Tuesday, July 31, 2007

Sports Wear

I don't have the same aversion to sports wear worn outside the gym as the Friday Fashionista does. I do find it disturbing when non-sports wear is worn in the gym, like sandals, for example. And the one 50s-something guy at my gym with the Friar Tuck hair obviously dyed red who wears cargo shorts to work out in, adding to his overall creepiness.

But my bigger problem is with performance-enhancing clothes.

Speedo just introduced a new body suit that compresses the muscles and is enabling pro swimmers to set new records. Not because of their training, strength, technique or ability. Because they wear a suit. Michael Phelps (pictured, sans suit) set a new butterfly record wearing it.
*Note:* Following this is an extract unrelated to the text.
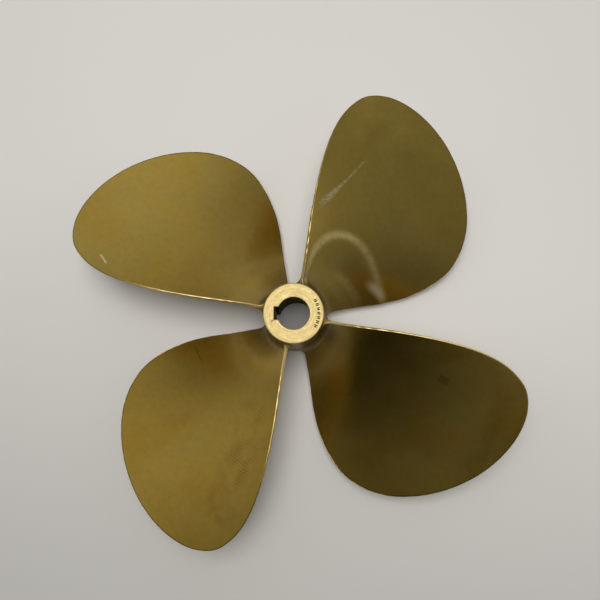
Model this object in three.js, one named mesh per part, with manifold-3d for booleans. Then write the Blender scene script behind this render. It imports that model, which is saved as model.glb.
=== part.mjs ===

In powerlifting the same practice exists. Powerlifters who wear a special shirt that compresses their muscles (so much so that it forces their arms to extend in front of them like Frankenstein when they walk) and gives them a 30 percent increase in strength. The LTR resisted this, competing "raw" (i.e., sans special shirt) but finally gave in because he is in a decided minority and thus at a major competitive disadvantage.

In ancient Greece the athletes competed naked. There's something to be said for the athletes competing unaided by technology, relying on their personal performance. Technology-enhanced sports loses something -- and that something is more than just a chance to ogle beefcake. It's the loss of true human competition. "Swifter, Higher, Stronger" and now "better dressed." I don't like it.